For reducing seismic risk due to these factors it is necessary to study how these precepts were generated in order to organize interdisciplinary and transdisciplinary groups that work together to establish urban policies and official instruments for avoiding the construction of risk of disaster due to seismically vulnerable buildings. Allan Lavel considers [1]: 

Whether we are dealing with large or small scale disaster events, both have a common characteristic. Their occurrence is related to the prior existence of risk, a condition that implies the interaction in time and space of what are known as hazard and vulnerability factors that generate conditions that presageand announce future disaster. That is to say, risk is a latent condition, whilst disaster represents the actualization of existing risk conditions where the physical event serves as a detonator of disaster, but not its final cause. Risk is generated by a series of complex social processes that are instigated by different social actors and at different spatial scales. And, the playing out of risk when transformed into disaster always has a concrete and differential expression at the local level. 


2 . Origin of Contemporary Urban Configurations 


Postulates of modern architecture and urban planning respond to international patterns that were established since the 19th century. The Industrial Revolution produced the rapid growth of cities and it was responsible for important changes in the patterns of living and working. According to K. Frampton [2] and other famous architectural historians, during the second half of the 19th century, most of the capitals and important cities of the Western industrialized countries underwent urban renovation in their downtowns following Baron Haussman’s urban planning concepts adopted in Paris.
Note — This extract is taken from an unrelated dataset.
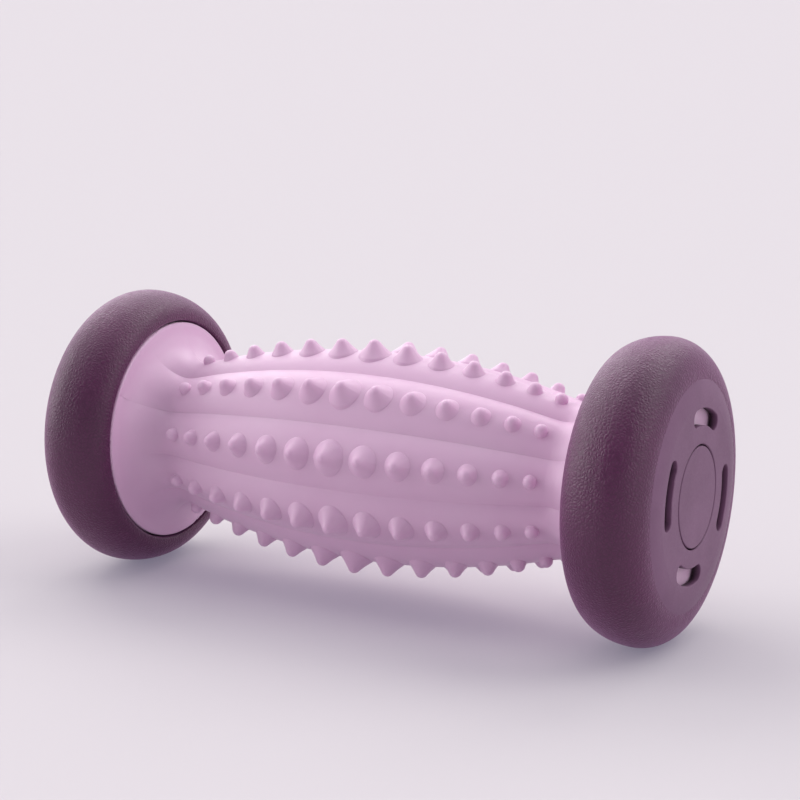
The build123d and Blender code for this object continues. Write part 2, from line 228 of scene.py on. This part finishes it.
def sky():
    """Soft light from all round, cooler and dimmer than the lamps, in front of a plain pale backdrop."""
    world = bpy.data.worlds.new("studio")
    scene.world = world
    world.use_nodes = True
    tree = world.node_tree
    fill = tree.nodes["Background"]
    fill.inputs["Color"].default_value = linear(228, 226, 246)
    fill.inputs["Strength"].default_value = 0.3
    seen = tree.nodes.new("ShaderNodeBackground")
    seen.inputs["Color"].default_value = linear(236, 231, 234)
    choose = tree.nodes.new("ShaderNodeMixShader")
    tree.links.new(tree.nodes.new("ShaderNodeLightPath").outputs["Is Camera Ray"], choose.inputs[0])
    tree.links.new(fill.outputs[0], choose.inputs[1])
    tree.links.new(seen.outputs[0], choose.inputs[2])
    tree.links.new(choose.outputs[0], tree.nodes["World Output"].inputs["Surface"])


def direction(azimuth, elevation):
    """Towards a place seen from the roller, in radians. Azimuth 0 is the front (-Y), a quarter turn +X."""
    flat = math.cos(elevation)
    return Vector((math.sin(azimuth) * flat, -math.cos(azimuth) * flat, math.sin(elevation)))


def sun(name, azimuth, elevation, power):
    """A broad lamp far away, placed in degrees."""
    data = bpy.data.lights.new(name, "SUN")
    data.energy = power
    data.angle = math.radians(LAMP_ANGLE)
    data.color = LAMP_COLOUR
    lamp = bpy.data.objects.new(name, data)
    scene.collection.objects.link(lamp)
    towards = direction(math.radians(azimuth), math.radians(elevation))
    lamp.rotation_euler = towards.to_track_quat("Z", "Y").to_euler()


def lights():
    """A soft bank overhead and behind, and a lower one all round that is strongest at the left."""
    sun("overhead", azimuth=0, elevation=82, power=0.42)
    sun("high_back_right", azimuth=120, elevation=45, power=1.0)
    sun("high_back", azimuth=180, elevation=45, power=1.05)
    sun("high_back_left", azimuth=235, elevation=42, power=1.05)
    sun("high_left", azimuth=290, elevation=45, power=0.6)
    sun("low_back_right", azimuth=135, elevation=12, power=0.2)
    sun("low_back", azimuth=180, elevation=12, power=0.27)
    sun("low_back_left", azimuth=225, elevation=12, power=0.6)
    sun("low_left", azimuth=275, elevation=15, power=1.1)
    sun("low_front_left", azimuth=310, elevation=12, power=0.65)
    sun("low_front_right", azimuth=40, elevation=10, power=0.18)
    sun("low_right", azimuth=90, elevation=14, power=0.5)


def camera():
    """From the right of the front and a little above, aimed just above the roller's middle."""
    azimuth, elevation = math.radians(28.867), math.radians(12.025)
    distance, target = 0.46678, Vector((0.00513, 0.0, 0.01469))
    data = bpy.data.cameras.new("camera")
    data.sensor_width = 36.0
    data.lens = 85.66
    data.clip_start = 0.01
    o = bpy.data.objects.new("camera", data)
    scene.collection.objects.link(o)
    o.location = target + direction(azimuth, elevation) * distance
    o.rotation_euler = (math.pi / 2 - elevation, 0, azimuth)
    scene.camera = o


paint()
floor()
sky()
lights()
camera()
scene.view_settings.view_transform = "Standard"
These new downtown urban regulations controlled the total building height, adjacencies and alignments in main urban areas in order to create the “urban street wall.” However, overcrowding, physical deterioration, absence of sanitation and complex socioeconomic factors produced extensive slums in the peripheral industrial areas. 

Simultaneously, the development of new building construction materials, such as steel, reinforced concrete and large glass panels, and innovative construction technologies, such as mass production, escalators, safety breaks for public use elevators, and electric elevator technology, produced significant changes in the new structural engineering, architectural and urban patterns that from the beginning of the 20th century originated the present urban and building configuration in contemporary cities. 

At the beginning of the 20th century, a group of progressive modern architects and the recently professionalized discipline of urban planning, and later urban design from nonseismic prone zones of Europe and the eastern U.S., reacted against the messiness created by factories in postindustrial cities. As K. Frampton [3] explains, in 1928 a group of these professionals met in Switzerland and founded the Congre`s Internationaux de l’Architecture Moderne/CIAM, (International Congress of Modern Architecture). During the first phase of CIAM evolution (19281933) this group struggled to change certain urban regulations and traditional architecture in order to promote social justice, discuss and establish concepts and prescriptions regarding modern architecture and urban planning, improve environmental conditions, and provide decent and sanitary housing for the new urban inhabitants. The Athens Charter, published in 1943, set out postulates for urban development. The premises of that document were interpreted worldwide by architects, city planners, officers and politicians as the noncontextualized model guidelines for “The city of the future” and the features that represented progress.  

In the 1950s, the Modern Movement developed into a more sophisticate style and birthed the “International Style” that generalized worldwide the concept of “individual building” conceived as an independent unit, as well as the high rise glass corporative buildings in financial districts. 


3 . Origins of Modern Architecture 


At the end of the 19th century, the collective response of a diverse group of architects to the reconstruction of Chicago following a disastrous fire in 1871, combined with the advances in the USA in the production of steel frame structures, the security brake for elevators and long span glass, triggered the construction of the first skyscrapers. 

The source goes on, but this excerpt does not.